C’est à la suite du succès de Bélisaire au Salon de 1781 que le comte d’Angiviller, directeur des Bâtiments du roi, décide d’accorder à David une commande royale. L’artiste médite d’ores et déjà la composition d’un tableau inspiré de l’histoire romaine des Horaces rapportée par Tite-Live (Histoire romaine) et dont Corneille a tiré une tragédie célèbre (Horace). Pour éviter le conflit meurtrier auquel les cités concurrentes d’Albe et de Rome s’apprêtent à se livrer, trois champions sont désignés de part et d’autre pour s’affronter dans un combat singulier qui accordera au parti vainqueur la domination du Latium. Or les adversaires que le sort désigne sont unis par des liens familiaux : l’un des trois Horaces est marié à la jeune Albaine Sabine, de la famille des Curiaces, dont l’un des trois fils élus est fiancé à Camille, sœur des Horaces. Seul l’un de ces derniers sort vivant et vainqueur du combat. Son retour triomphal est assombri par les lamentations de Camille pour qui la victoire signe le deuil ; transporté d’orgueil et de fureur, le héros la transperce du glaive qui a vaincu pour Rome : « ainsi meure toute Romaine qui pleurera son ennemi ». Si David arrête d’abord sa pensée sur cette scène féroce, il l’abandonne rapidement au profit de la séquence suivante d’inspiration cornélienne où le vieil Horace plaide l’acquittement de son fils meurtrier devant le peuple (Horace, V, 3). Mais, en raison de son défaut d’action et d’une morale ambiguë, David ne donne pas plus de suite à ce programme qu’au précédent. L’artiste se créera finalement un sujet sur mesure : la scène de la prestation du serment de vaincre ou de mourir que le vieil Horace fait faire à ses fils.

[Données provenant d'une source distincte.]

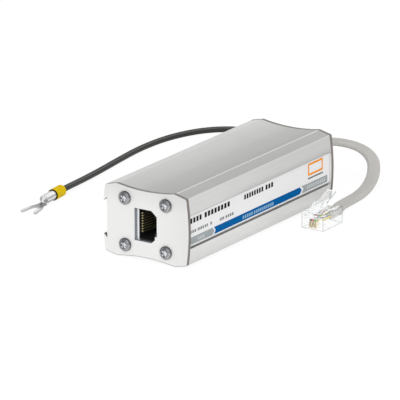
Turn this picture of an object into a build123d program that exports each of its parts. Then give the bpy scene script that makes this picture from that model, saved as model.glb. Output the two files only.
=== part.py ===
"""Telephone surge protector: an extruded aluminium box with a modular jack at its front,
a flat phone cord with a modular plug and an earth lead with a fork terminal at its rear.

The origin lies under the middle of the box, on the surface that it stands on.
+X is the labelled side, -Y the front with the jack and +Z up. Sizes are in millimetres.
"""

import os
from math import cos, hypot, pi, radians, sin, tan

from build123d import *

# Section shared by the housing and both end plates
section_height = 28.2
ridge_x = 12.9
corner_x = 18.2
corner_drop = 1.25
trough_depth = 1.15
side_bulge = 1.0
edge_round = 0.5

# Housing extrusion
body_length = 96.4
wall = 1.5
channel_mouth = 12.4
channel_floor = 15.9
channel_depth = 1.8
channel_overcut = 1.0
serration_count = 6
serration_depth = 0.33
bore_slit = 1.2

# Screws
screw_pitch = 18.3
screw_diameter = 2.9
screw_length = 8.0
screw_head_diameter = 5.1
screw_head_height = 1.7
screw_rim_height = 0.7
screw_dome = 0.22
recess_width = 0.9
recess_span = 2.9
recess_depth = 1.0
recess_taper = 12.0
screw_fit = 0.05
screw_boss_wall = 1.0
plate_hole_clearance = 0.2

# End plates
plate_thickness = 1.5
cutout_width = 10.0
cutout_height = 12.6
cutout_bevel_x = 2.4
cutout_bevel_z = 2.0
cutout_step_x = 0.9
cutout_step_drop = 3.6
cutout_foot_z = 1.4
cutout_foot_x = 2.5

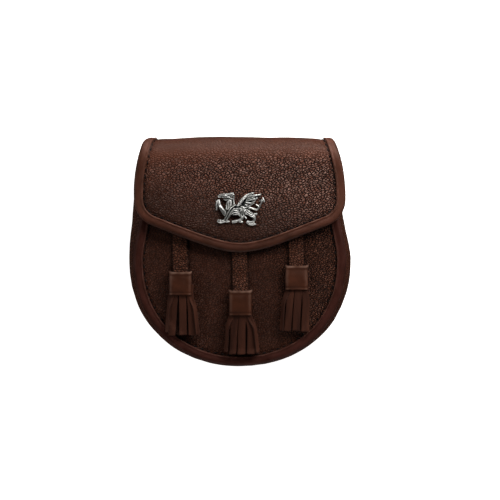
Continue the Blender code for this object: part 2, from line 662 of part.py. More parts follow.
def build_ring(name, side):
    """A D-ring whose bar lies in its tab and whose bow drops to the floor."""
    bow = [
        (RING_DEPTH * math.cos(turn) ** 0.8, RING_HALF * math.sin(turn))
        for turn in np.linspace(-math.radians(84), math.radians(84), 15)
    ]
    bar_end = RING_HALF - RING_CORNER
    points = [(0.0, -bar_end), *bow, (0.0, bar_end), (0.0, 0.0)]
    curve = bpy.data.curves.new(name, "CURVE")
    curve.dimensions = "3D"
    curve.bevel_depth = RING_WIRE / 2
    curve.bevel_resolution = 1
    spline = curve.splines.new("POLY")
    spline.points.add(len(points) - 1)
    spline.use_cyclic_u = True
    for spot, (x, y) in zip(spline.points, points):
        spot.co = (x, y, 0.0, 1.0)
    ring = add_object(name, curve, "steel")
    bar_z = TAB + GAP + RING_WIRE / 2
    droop = math.asin((bar_z - RING_WIRE / 2) / RING_DEPTH)
    facing = 0.0 if side > 0 else math.pi
    ring.location = (side * RING_X, RING_Y, bar_z)
    ring.rotation_euler = (0.0, droop, facing)
    ring.rotation_mode = "XYZ"
    return ring


def add_capsule(bm, start, end):
    """A rod between two (centre, radius) balls, tapering from one to the other."""
    (low, low_radius), (high, high_radius) = start, end
    for centre, radius in (start, end):
        bmesh.ops.create_icosphere(bm, subdivisions=2, radius=radius, matrix=Matrix.Translation(centre))
    axis = high - low
    turn = axis.to_track_quat("Z", "Y").to_matrix().to_4x4()
    bmesh.ops.create_cone(bm, cap_ends=True, segments=12, radius1=low_radius, radius2=high_radius,
                          depth=axis.length, matrix=Matrix.Translation((low + high) / 2) @ turn)


def build_badge():
    """The cast dragon: limbs and a wing, flat behind, merged into one body."""
    bm = bmesh.new()
    for _, height, points in BADGE_LIMBS:
        balls = [(Vector((x, y, height)) * MM, radius * MM) for x, y, radius in points]
        for start, end in zip(balls, balls[1:]):
            add_capsule(bm, start, end)
    skin = bm.faces.new([bm.verts.new((x * MM, y * MM, 0.0)) for x, y in WING_SKIN])
    lifted = bmesh.ops.extrude_face_region(bm, geom=[skin])["geom"]
    for vert in lifted:
        if isinstance(vert, bmesh.types.BMVert):
            vert.co.z = WING_SKIN_THICK
    for vert in bm.verts:
        vert.co.z = max(vert.co.z, 0.0)
    base = leather_point(*on_pattern(BADGE_X, BADGE_Y)).z + GAP
    badge = add_mesh("dragon_badge", bm, "pewter")
    badge.location = (BADGE_X, BADGE_Y, base)
    merge = badge.modifiers.new("Cast", "REMESH")
    merge.mode = "VOXEL"
    merge.voxel_size = BADGE_VOXEL
    thin = badge.modifiers.new("Fewer faces", "DECIMATE")
    thin.ratio = BADGE_KEEP
    return badge


def main():
    for obj in list(bpy.data.objects):
        bpy.data.objects.remove(obj, do_unlink=True)
    build_back_and_flap()
    build_front_panel()
    build_gusset()
    build_seam_binding("front_binding", FRONT_LINE, lambda y: FRONT_Z, 1)
    build_seam_binding("back_binding", BACK_LINE, back_edge_height, -1)
    build_flap_binding()
    for tassel in TASSELS:
        build_strap(tassel)
        build_collar(tassel)
        build_fringe(tassel)
    build_snap()
    build_badge()
    for name, side in (("left", -1), ("right", 1)):
        build_ring_tab(f"ring_tab_{name}", side)
        build_ring(f"ring_{name}", side)


main()
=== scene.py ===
"""Sporran pouch: the finished look of a round leather day pouch lying on its back, under soft studio light.

Metres. X runs to the right across the front, Y towards the rolled top edge and Z out of the front. The back
lies on z = 0. A leather wall is a grid laid out by a few shape functions, with its own pattern, in metres
along the leather, as a UV map, so that grain and creases follow the hide.
"""

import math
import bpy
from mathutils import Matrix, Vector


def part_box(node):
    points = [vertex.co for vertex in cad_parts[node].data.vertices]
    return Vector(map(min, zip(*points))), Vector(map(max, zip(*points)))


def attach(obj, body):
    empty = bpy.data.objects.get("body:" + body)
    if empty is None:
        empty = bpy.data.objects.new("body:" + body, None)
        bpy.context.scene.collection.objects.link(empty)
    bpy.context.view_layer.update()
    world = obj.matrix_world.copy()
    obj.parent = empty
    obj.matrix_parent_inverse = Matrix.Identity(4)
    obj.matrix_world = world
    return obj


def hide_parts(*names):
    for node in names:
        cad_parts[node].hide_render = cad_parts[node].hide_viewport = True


bl_info = {
    "name": "Sporran Pouch",
    "version": (1, 0, 0),
    "blender": (4, 5, 0),
    "location": "3D View > Sidebar > Sporran",
    "description": "Builds a round leather sporran pouch with its bindings, tassels, badge and stage",
    "category": "Add Mesh",
}

from collections import namedtuple
from functools import cache

import bmesh
import bpy
import numpy as np
from bpy.props import FloatProperty, FloatVectorProperty, PointerProperty
from mathutils import Matrix, Vector
from mathutils.kdtree import KDTree

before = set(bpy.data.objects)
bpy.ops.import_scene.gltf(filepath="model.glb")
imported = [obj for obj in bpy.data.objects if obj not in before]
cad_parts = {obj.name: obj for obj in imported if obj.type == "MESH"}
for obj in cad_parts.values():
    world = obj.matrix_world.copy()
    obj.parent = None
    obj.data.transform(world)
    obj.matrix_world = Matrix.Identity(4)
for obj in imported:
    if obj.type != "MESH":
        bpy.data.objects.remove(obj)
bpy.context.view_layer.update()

MM = 0.001
PATTERN = "Pattern"           # UV map: metres along the leather
GRAIN = "grain"               # attribute: how strongly the pebble grain shows, in its relief, its painted crease shade and its painted tip highlights
WEAR_AND_PAINTED_LIGHT = "wear"                 # attribute: how far rubbing and painted highlights paled the leather, or, below 0, dye, painted shade and painted shadow darkened it
HOLLOW = "hollow"             # attribute: how deep a spot of the casting lies between its neighbours

# Leather thicknesses, and the gap that neighbouring pieces keep
PANEL = 1.8 * MM
GUSSET = 1.4 * MM
BINDING = 1.0 * MM
STRAP = 1.6 * MM
COLLAR = 1.4 * MM
TAB = 1.1 * MM
GAP = 0.3 * MM
LYING_GAP = 0.4 * MM          # under what lies on the domed front

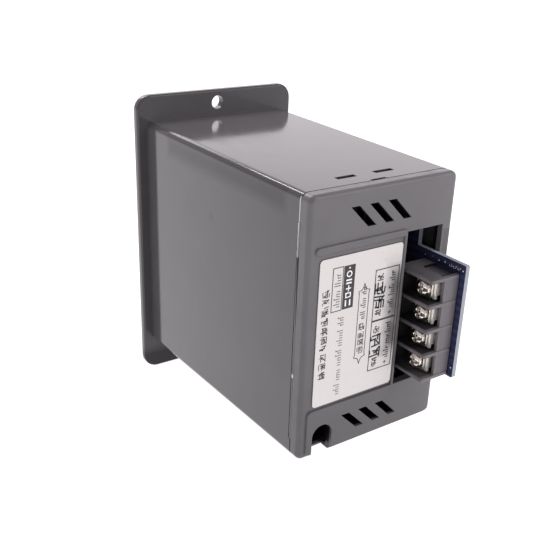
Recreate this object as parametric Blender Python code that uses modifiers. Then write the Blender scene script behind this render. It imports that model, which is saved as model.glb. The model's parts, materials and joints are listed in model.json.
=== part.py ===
"""Panel-mount DC motor speed controller.

A tapered plastic housing hangs behind a front flange that is screwed over a panel cut-out. The
front (-Y) carries a digital display, a speed knob and a three-position rocker switch. A snap-in
cover closes the back (+Y), and the power board reaches out through a window in it with a
four-pole barrier terminal block.

The origin is the centre of the flange in the plane of its back face, which rests on the panel.
+Y points into the cabinet and +Z up. Lengths are in metres.
"""

import math

import bmesh
import bpy
from mathutils import Matrix, Vector

MM = 0.001
GAP = 0.3 * MM
PAST = 1.0 * MM

# Housing: flange, tapered body, walls
FLANGE_WIDTH = 66.7 * MM
FLANGE_HEIGHT = 110.0 * MM
FLANGE_THICK = 3.3 * MM
FLANGE_CORNER = 5.5 * MM
FLANGE_EDGE = 0.8 * MM
FLANGE_HOLE_Z = 50.2 * MM
FLANGE_HOLE_R = 2.5 * MM
BODY_Z = 1.25 * MM
BODY_FRONT = (59.0 * MM, 88.3 * MM)
BODY_BACK = (57.1 * MM, 87.0 * MM)
BODY_END = 93.4 * MM
BODY_CORNER = 2.2 * MM
WALL = 1.8 * MM
SIDE_NOTCH = 0.8 * MM
SIDE_NOTCH_TOP = 36.0 * MM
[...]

Du projet intermédiaire, le musée du Louvre conserve une composition célèbre à la plume et encre noire (ill. 1), montrant le père déployant toute son éloquence pour sauver son dernier fils, lequel campe une attitude pleine de mépris et d’assurance au-dessus du cadavre encore frémissant de sa sœur. Tandis que ce centre dramatique est rehaussé au lavis gris, les architectures sont tracées à l’encre plus succinctement, tandis que la foule n’est qu’esquissée à la pierre noire. On soupçonnait l’existence d’un autre exemplaire du même dessin, qui aurait servi de modèle à une lithographie éditée par Jean-Baptiste Debret en 1837 à l’occasion d’un dîner annuel des élèves de David. Malgré les doutes d’Antoine Schnapper, enclin à attribuer les différences par rapport à la version du Louvre à la liberté de traduction du lithographe, la plupart des spécialistes se sont rangés à la proposition de Philippe Bordes qui publia le premier ce « dessin perdu » du peintre des Horaces 1.
L’apparition récente sur le marché de l’art de cet exemplaire leur a donné raison. On y retrouve toutes les variantes reproduites par Debret : le corps de Camille est étendu sur la première marche plutôt que sur la seconde, le vieil Horace porte la barbe, le visage du licteur s’élançant vers le condamné n'est pas caché par le bras de son père, et les personnages de l’arrière-plan diffèrent. Dépourvue de lavis, réduite à un trait épuré, la feuille est aussi plus grande que celle du Louvre. Il s’agit donc d’un apport majeur de ces dernières années à l’œuvre graphique de l’artiste. Il confirme l’usage qu’avait David, au moment où il a besoin d’asseoir sa réputation et de diffuser son art, de dupliquer des compositions dessinées pour les amateurs en y introduisant des variantes mineures. Notre version du Vieil Horace défendant son fils n’a cependant pas connu ce sort, sans doute en raison de son inachèvement. David en fit don à Debret, l’un de ses plus fidèles élèves, qui l’avait accompagné à Rome en 1784 pour l’assister dans l’exécution du Serment des Horaces. En le gravant, puis en en faisant don à son ami et ancien condisciple de l’atelier Jean-Louis Ducis, comme l’indique l’inscription nostalgique à la plume en bas à gauche de la feuille 2, Debret en a fait un objet de dévotion davidienne. (M. K.)